TASK DESCRIPTION
Begin with the line that contains "15.5, 59.5), board_green)" and end with the line that contains "obj.parent = empty", transcribing exactly each line in that stretch and no other.

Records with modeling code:

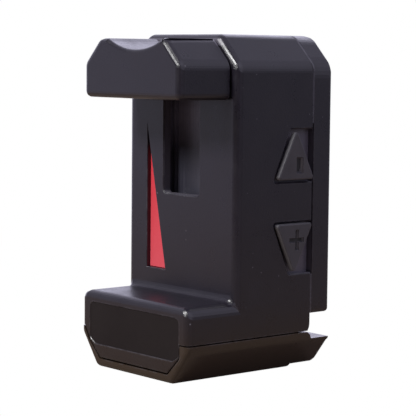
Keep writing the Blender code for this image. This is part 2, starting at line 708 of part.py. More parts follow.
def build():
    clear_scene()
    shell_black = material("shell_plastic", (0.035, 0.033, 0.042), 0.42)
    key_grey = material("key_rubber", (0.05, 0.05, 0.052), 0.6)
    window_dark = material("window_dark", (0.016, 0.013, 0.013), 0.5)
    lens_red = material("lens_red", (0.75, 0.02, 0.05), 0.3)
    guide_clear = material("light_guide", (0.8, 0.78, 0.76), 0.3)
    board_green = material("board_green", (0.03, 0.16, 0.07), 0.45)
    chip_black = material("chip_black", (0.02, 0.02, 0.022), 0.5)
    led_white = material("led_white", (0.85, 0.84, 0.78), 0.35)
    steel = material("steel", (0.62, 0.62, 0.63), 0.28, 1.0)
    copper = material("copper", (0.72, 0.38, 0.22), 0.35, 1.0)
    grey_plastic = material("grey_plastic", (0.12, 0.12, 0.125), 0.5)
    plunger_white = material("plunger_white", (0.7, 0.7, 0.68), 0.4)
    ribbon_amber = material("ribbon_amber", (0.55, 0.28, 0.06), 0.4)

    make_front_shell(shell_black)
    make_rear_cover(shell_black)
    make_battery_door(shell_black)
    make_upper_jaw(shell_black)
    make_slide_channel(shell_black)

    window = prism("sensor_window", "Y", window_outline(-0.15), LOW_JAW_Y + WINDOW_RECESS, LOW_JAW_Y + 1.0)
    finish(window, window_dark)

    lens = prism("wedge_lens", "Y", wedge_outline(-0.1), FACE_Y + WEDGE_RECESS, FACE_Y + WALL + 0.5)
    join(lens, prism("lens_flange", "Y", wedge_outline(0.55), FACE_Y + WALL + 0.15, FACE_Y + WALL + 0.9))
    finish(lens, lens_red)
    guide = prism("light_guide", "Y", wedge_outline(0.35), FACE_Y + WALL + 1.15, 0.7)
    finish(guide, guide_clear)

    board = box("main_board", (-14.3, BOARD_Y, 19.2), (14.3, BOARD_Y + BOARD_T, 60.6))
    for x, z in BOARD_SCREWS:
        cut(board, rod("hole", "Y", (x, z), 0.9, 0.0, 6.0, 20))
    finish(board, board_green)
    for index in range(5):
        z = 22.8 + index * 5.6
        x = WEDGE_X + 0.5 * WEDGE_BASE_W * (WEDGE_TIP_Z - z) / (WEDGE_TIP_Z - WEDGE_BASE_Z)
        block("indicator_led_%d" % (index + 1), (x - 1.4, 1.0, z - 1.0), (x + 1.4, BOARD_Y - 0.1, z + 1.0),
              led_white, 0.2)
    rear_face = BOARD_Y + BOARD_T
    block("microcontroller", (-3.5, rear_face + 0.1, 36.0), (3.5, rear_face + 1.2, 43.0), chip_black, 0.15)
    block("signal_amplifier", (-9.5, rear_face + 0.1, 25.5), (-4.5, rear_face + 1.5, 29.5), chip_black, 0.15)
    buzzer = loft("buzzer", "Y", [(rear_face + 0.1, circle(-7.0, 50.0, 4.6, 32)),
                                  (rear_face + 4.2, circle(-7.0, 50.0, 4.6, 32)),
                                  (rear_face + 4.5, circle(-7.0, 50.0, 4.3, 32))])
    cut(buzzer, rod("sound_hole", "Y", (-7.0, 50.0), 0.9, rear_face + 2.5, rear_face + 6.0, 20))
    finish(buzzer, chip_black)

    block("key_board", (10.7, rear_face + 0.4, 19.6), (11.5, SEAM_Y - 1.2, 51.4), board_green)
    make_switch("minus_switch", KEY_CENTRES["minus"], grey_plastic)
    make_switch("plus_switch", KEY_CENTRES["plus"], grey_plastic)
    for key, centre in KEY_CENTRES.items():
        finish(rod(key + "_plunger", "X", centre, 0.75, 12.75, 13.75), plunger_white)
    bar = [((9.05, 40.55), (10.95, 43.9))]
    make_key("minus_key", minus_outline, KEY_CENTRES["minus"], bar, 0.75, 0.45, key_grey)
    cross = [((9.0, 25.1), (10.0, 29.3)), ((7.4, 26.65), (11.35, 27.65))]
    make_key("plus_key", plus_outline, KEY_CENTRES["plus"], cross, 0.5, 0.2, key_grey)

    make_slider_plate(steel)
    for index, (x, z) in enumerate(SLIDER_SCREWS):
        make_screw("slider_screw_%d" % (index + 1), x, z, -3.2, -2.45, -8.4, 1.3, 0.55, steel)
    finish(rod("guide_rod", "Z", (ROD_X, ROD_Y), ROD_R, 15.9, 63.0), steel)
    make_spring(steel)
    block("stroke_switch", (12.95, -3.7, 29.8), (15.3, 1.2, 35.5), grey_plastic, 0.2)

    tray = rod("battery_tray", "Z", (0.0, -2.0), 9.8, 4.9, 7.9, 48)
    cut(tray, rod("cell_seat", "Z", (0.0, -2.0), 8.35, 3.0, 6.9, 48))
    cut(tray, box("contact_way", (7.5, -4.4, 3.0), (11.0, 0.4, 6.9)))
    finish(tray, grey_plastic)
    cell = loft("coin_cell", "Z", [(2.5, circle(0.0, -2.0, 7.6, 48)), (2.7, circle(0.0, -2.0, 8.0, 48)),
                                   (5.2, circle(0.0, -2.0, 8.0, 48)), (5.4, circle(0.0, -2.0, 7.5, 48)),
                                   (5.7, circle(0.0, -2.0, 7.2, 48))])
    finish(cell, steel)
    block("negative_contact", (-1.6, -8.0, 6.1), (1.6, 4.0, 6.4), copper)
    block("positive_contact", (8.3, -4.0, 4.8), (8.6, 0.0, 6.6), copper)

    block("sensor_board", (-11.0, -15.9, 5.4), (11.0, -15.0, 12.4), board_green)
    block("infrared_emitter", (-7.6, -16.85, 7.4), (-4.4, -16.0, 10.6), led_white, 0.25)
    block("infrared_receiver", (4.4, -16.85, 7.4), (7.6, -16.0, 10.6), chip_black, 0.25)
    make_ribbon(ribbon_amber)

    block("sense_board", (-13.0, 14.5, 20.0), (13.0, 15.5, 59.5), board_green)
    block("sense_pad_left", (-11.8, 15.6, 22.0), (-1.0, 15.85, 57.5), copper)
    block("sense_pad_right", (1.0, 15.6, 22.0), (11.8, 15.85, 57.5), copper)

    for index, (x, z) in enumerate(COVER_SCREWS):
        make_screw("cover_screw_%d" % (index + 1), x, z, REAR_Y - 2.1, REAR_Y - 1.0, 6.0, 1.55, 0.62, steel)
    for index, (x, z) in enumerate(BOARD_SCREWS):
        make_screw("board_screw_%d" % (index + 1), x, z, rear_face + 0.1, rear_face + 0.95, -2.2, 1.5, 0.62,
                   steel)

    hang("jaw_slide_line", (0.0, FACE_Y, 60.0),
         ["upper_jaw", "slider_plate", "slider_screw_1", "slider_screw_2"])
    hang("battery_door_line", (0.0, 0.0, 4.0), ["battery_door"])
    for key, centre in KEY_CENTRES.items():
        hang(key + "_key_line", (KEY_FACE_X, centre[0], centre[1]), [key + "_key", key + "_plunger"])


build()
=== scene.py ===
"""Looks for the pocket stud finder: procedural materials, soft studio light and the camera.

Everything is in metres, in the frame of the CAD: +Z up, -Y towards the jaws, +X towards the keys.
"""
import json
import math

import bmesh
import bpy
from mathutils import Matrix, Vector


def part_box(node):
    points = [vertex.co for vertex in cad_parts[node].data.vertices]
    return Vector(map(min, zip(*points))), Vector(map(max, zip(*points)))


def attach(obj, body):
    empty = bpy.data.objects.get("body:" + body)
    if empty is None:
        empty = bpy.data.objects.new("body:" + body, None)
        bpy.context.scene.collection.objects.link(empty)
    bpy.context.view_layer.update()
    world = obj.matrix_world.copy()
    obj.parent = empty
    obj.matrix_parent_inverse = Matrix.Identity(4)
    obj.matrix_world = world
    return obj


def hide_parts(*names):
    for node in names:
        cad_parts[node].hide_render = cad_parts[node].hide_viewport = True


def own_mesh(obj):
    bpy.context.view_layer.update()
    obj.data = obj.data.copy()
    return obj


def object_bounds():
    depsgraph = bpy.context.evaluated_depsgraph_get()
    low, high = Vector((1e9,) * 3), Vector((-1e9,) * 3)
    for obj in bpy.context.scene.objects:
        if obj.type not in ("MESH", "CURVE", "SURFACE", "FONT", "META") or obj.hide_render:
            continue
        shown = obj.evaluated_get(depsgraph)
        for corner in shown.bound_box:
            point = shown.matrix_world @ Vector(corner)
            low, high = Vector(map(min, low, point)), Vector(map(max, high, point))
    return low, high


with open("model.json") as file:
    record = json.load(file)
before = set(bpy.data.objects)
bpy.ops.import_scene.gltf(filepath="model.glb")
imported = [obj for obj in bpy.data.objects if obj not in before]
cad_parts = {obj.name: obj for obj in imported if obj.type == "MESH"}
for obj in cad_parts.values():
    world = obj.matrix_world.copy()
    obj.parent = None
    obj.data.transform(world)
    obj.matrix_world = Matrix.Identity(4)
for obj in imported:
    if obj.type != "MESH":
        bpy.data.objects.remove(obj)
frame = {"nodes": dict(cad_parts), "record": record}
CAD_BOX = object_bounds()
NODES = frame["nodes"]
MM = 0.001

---

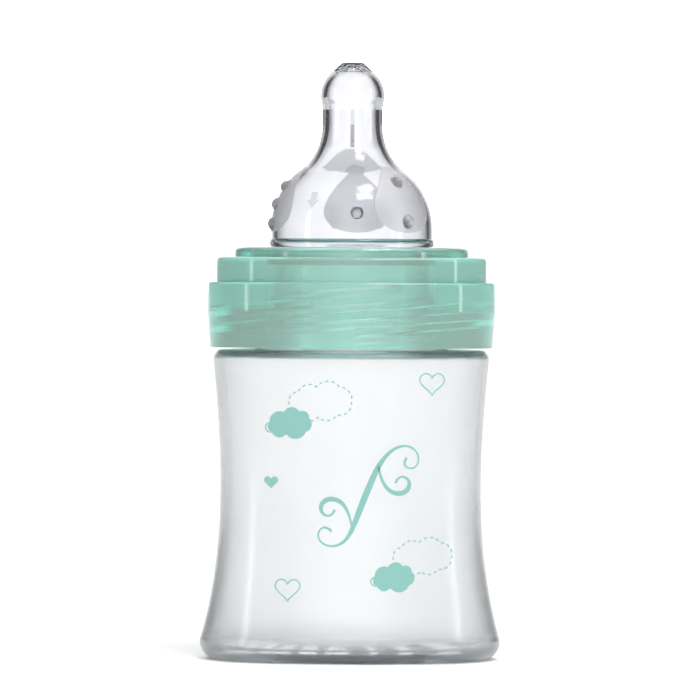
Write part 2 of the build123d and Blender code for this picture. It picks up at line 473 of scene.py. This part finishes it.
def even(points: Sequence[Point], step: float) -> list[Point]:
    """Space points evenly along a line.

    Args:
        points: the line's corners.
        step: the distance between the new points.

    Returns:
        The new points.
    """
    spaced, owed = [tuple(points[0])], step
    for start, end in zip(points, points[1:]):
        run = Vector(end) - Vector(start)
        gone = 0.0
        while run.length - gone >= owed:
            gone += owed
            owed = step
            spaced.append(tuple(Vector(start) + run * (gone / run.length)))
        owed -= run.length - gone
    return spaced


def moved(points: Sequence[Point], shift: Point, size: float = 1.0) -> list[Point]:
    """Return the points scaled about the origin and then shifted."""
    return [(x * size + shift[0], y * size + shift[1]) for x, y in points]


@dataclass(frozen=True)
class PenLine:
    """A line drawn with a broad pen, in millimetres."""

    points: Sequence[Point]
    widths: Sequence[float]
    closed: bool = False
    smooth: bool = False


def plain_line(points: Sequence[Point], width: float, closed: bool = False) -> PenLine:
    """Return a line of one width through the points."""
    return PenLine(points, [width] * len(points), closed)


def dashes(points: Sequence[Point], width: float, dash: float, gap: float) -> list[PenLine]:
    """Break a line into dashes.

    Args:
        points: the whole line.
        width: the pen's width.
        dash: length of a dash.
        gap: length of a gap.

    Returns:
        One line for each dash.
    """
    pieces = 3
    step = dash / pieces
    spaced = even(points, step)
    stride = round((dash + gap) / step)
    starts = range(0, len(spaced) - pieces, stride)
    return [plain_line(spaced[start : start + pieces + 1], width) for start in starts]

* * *

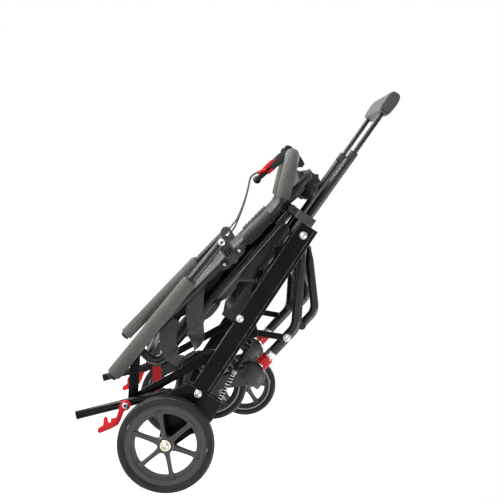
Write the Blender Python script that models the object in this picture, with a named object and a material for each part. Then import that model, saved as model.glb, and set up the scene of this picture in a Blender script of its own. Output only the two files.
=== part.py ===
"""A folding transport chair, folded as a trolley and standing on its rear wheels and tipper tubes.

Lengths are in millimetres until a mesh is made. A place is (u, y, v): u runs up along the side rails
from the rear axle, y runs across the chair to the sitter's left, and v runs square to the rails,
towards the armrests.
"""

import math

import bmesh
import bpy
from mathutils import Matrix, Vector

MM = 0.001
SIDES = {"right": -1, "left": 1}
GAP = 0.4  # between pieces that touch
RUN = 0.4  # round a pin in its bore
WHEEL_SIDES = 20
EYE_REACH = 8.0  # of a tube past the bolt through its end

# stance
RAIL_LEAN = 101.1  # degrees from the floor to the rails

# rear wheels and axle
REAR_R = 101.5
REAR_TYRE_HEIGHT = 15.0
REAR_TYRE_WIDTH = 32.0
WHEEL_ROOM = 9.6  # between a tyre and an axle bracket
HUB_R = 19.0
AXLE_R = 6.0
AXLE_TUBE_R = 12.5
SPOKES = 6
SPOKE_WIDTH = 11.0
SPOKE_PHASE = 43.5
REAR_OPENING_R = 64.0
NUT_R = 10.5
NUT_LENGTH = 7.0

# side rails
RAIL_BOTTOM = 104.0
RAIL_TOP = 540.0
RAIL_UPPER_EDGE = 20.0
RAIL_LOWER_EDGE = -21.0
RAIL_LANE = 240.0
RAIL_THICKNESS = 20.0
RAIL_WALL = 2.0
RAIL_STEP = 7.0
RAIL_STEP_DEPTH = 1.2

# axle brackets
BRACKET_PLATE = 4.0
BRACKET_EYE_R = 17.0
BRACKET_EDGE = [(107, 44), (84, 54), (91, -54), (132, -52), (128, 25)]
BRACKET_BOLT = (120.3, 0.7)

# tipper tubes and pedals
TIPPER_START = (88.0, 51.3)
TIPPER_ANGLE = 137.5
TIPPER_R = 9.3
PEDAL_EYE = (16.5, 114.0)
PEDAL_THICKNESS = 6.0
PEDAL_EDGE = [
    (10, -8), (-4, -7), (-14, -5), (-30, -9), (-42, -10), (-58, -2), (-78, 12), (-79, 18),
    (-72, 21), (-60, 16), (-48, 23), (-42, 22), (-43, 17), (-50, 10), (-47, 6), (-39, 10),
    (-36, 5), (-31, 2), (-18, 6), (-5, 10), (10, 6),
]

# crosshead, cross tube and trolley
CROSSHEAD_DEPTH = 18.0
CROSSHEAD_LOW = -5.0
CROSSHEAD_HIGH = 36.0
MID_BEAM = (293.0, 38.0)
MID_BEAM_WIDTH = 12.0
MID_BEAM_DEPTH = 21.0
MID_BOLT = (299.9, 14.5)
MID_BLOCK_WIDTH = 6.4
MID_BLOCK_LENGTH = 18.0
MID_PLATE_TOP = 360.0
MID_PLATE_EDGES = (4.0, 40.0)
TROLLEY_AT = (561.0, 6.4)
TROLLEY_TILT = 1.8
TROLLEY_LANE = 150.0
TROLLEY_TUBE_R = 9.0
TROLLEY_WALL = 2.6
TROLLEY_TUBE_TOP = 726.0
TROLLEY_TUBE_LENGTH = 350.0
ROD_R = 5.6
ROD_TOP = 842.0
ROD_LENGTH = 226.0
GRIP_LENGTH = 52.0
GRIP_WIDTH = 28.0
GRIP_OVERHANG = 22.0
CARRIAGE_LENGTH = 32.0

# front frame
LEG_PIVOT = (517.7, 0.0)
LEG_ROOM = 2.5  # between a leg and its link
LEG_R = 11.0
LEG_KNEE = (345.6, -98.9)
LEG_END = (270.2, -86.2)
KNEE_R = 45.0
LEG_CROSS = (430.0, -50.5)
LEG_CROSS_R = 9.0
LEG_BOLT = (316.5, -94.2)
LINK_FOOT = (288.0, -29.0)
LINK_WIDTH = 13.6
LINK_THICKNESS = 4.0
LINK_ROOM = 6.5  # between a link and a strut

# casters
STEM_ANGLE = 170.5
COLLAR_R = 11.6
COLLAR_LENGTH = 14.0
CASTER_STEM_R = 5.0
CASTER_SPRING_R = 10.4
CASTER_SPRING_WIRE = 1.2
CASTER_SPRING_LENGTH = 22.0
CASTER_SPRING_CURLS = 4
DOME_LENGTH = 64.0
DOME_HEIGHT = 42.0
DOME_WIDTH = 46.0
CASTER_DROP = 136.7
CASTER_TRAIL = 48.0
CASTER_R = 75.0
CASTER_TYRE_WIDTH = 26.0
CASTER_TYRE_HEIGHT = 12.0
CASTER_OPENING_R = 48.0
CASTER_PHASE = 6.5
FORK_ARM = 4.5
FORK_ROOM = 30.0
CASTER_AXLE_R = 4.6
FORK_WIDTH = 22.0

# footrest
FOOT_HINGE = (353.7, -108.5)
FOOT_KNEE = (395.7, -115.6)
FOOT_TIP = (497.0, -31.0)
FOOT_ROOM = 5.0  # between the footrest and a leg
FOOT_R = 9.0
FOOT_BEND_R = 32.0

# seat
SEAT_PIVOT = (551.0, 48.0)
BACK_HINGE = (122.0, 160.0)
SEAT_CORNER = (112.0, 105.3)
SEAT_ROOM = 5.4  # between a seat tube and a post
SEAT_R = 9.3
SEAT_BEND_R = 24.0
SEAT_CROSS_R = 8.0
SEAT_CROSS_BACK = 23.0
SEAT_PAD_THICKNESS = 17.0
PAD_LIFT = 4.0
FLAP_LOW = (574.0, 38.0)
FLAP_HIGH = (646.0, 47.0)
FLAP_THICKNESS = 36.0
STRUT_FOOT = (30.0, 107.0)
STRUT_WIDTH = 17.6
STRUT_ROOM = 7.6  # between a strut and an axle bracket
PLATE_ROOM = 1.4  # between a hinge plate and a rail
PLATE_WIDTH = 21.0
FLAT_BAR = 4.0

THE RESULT
    block("sense_board", (-13.0, 14.5, 20.0), (13.0, 15.5, 59.5), board_green)
    block("sense_pad_left", (-11.8, 15.6, 22.0), (-1.0, 15.85, 57.5), copper)
    block("sense_pad_right", (1.0, 15.6, 22.0), (11.8, 15.85, 57.5), copper)

    for index, (x, z) in enumerate(COVER_SCREWS):
        make_screw("cover_screw_%d" % (index + 1), x, z, REAR_Y - 2.1, REAR_Y - 1.0, 6.0, 1.55, 0.62, steel)
    for index, (x, z) in enumerate(BOARD_SCREWS):
        make_screw("board_screw_%d" % (index + 1), x, z, rear_face + 0.1, rear_face + 0.95, -2.2, 1.5, 0.62,
                   steel)

    hang("jaw_slide_line", (0.0, FACE_Y, 60.0),
         ["upper_jaw", "slider_plate", "slider_screw_1", "slider_screw_2"])
    hang("battery_door_line", (0.0, 0.0, 4.0), ["battery_door"])
    for key, centre in KEY_CENTRES.items():
        hang(key + "_key_line", (KEY_FACE_X, centre[0], centre[1]), [key + "_key", key + "_plunger"])


build()
=== scene.py ===
"""Looks for the pocket stud finder: procedural materials, soft studio light and the camera.

Everything is in metres, in the frame of the CAD: +Z up, -Y towards the jaws, +X towards the keys.
"""
import json
import math

import bmesh
import bpy
from mathutils import Matrix, Vector


def part_box(node):
    points = [vertex.co for vertex in cad_parts[node].data.vertices]
    return Vector(map(min, zip(*points))), Vector(map(max, zip(*points)))


def attach(obj, body):
    empty = bpy.data.objects.get("body:" + body)
    if empty is None:
        empty = bpy.data.objects.new("body:" + body, None)
        bpy.context.scene.collection.objects.link(empty)
    bpy.context.view_layer.update()
    world = obj.matrix_world.copy()
    obj.parent = empty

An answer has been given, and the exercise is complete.